Print out every line, exactly as written.

start SOURCE EXCERPT

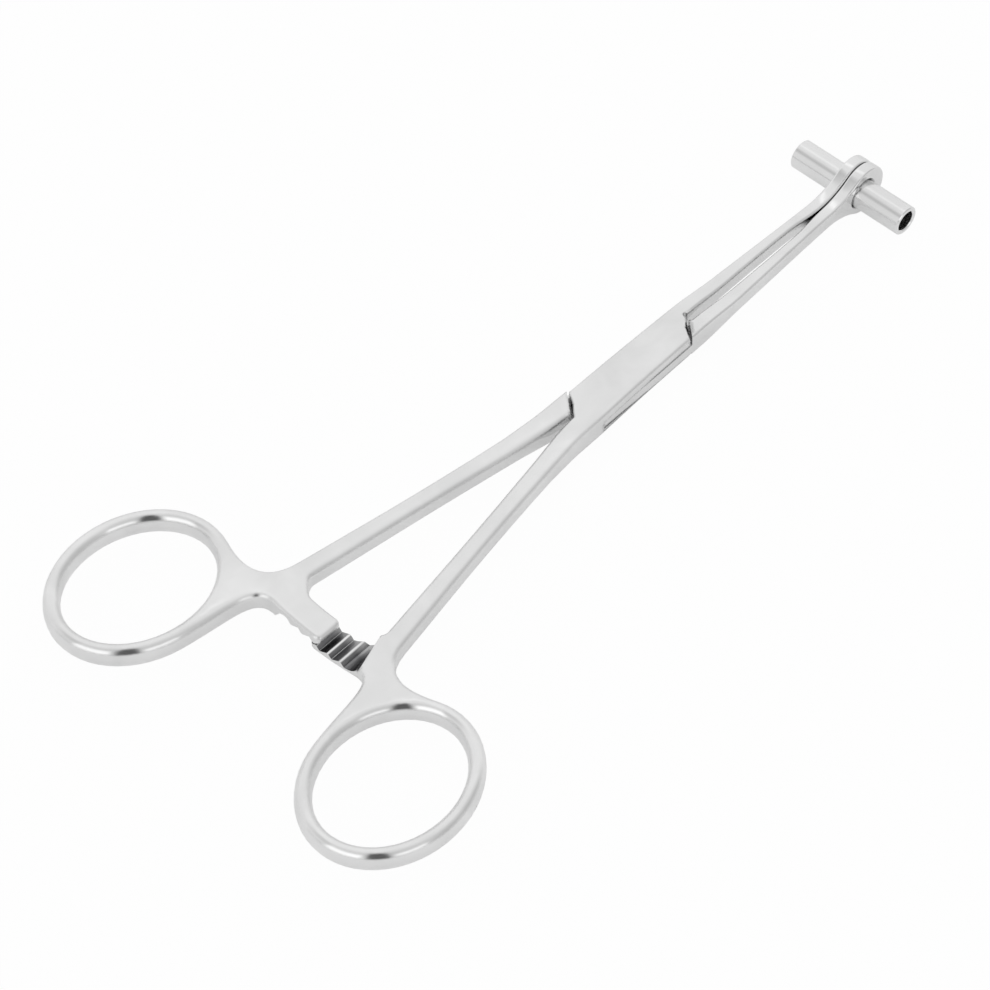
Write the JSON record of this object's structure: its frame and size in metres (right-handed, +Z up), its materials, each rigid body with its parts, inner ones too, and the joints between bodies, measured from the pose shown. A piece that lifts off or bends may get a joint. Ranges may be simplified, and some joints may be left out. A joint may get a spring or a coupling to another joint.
{
  "type": "piercing forceps",
  "caption": "Ring-handled piercing forceps in polished steel, with a box lock, a toothed ratchet and round paddle jaws that carry receiving tubes.",
  "frame": {"origin": "middle of the bottom of the whole instrument's box, jaws closed", "axes": "+X along the instrument towards the jaws, +Y to the left seen from above, +Z up, along the lock pin"},
  "size_m": [0.1558, 0.0776, 0.0088],
  "materials": {
    "forged_steel": "forged stainless steel, mirror polished",
    "pin_steel": "stainless steel pin, ground and polished flush",
    "tube_steel": "turned stainless steel tube, polished"
  },
  "bodies": {
    "female": {"female_half": "forged_steel", "lock_pin": "pin_steel", "left_tube": "tube_steel"},
    "male": {"male_half": "forged_steel", "right_tube": "tube_steel"}
  },
  "joints": [
    {"name": "lock_hinge", "type": "hinge", "parent": "female", "child": "male", "pos_m": [0.0183, 0, 0.0044], "axis": [0, 0, -1], "range_deg": [0, 60]}
  ]
}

end SOURCE EXCERPT

## RESULT BELOW
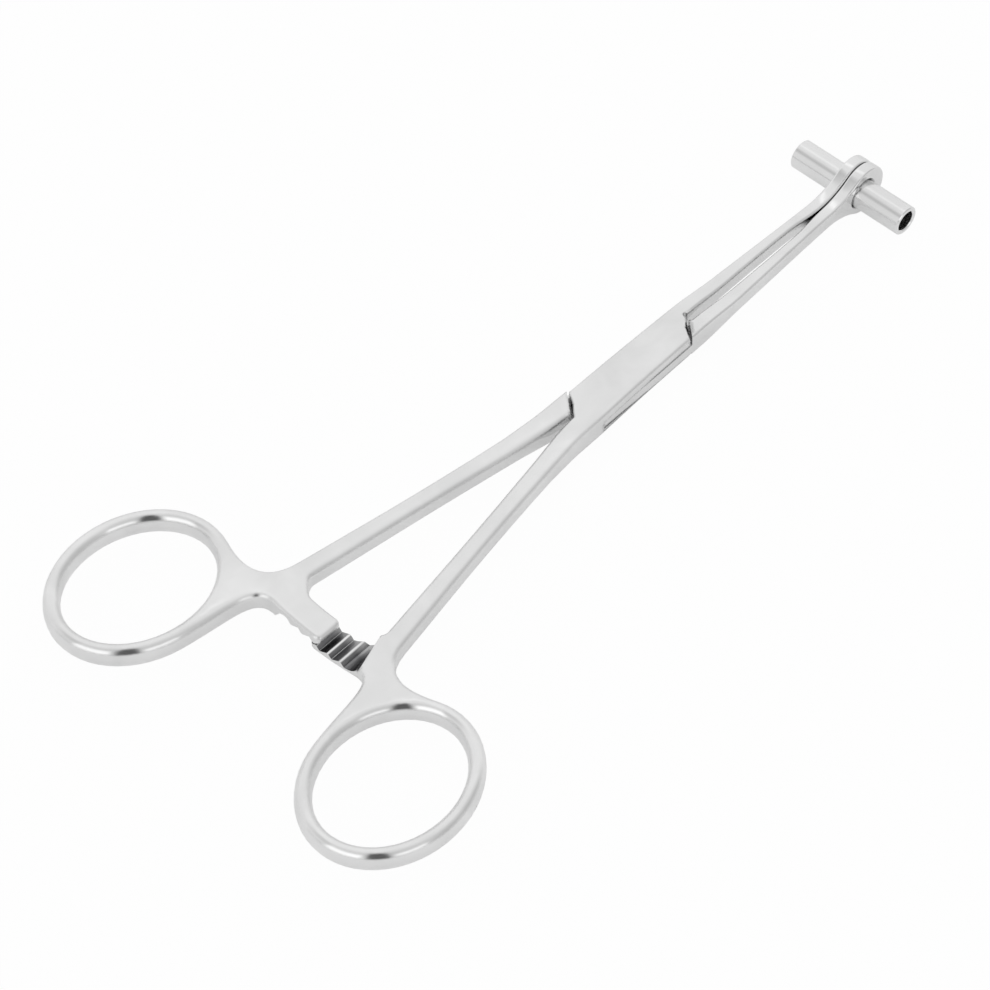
Write the JSON record of this object's structure: its frame and size in metres (right-handed, +Z up), its materials, each rigid body with its parts, inner ones too, and the joints between bodies, measured from the pose shown. A piece that lifts off or bends may get a joint. Ranges may be simplified, and some joints may be left out. A joint may get a spring or a coupling to another joint.
{
  "type": "piercing forceps",
  "caption": "Ring-handled piercing forceps in polished steel, with a box lock, a toothed ratchet and round paddle jaws that carry receiving tubes.",
  "frame": {"origin": "middle of the bottom of the whole instrument's box, jaws closed", "axes": "+X along the instrument towards the jaws, +Y to the left seen from above, +Z up, along the lock pin"},
  "size_m": [0.1558, 0.0776, 0.0088],
  "materials": {
    "forged_steel": "forged stainless steel, mirror polished",
    "pin_steel": "stainless steel pin, ground and polished flush",
    "tube_steel": "turned stainless steel tube, polished"
  },
  "bodies": {
    "female": {"female_half": "forged_steel", "lock_pin": "pin_steel", "left_tube": "tube_steel"},
    "male": {"male_half": "forged_steel", "right_tube": "tube_steel"}
  },
  "joints": [
    {"name": "lock_hinge", "type": "hinge", "parent": "female", "child": "male", "pos_m": [0.0183, 0, 0.0044], "axis": [0, 0, -1], "range_deg": [0, 60]}
  ]
}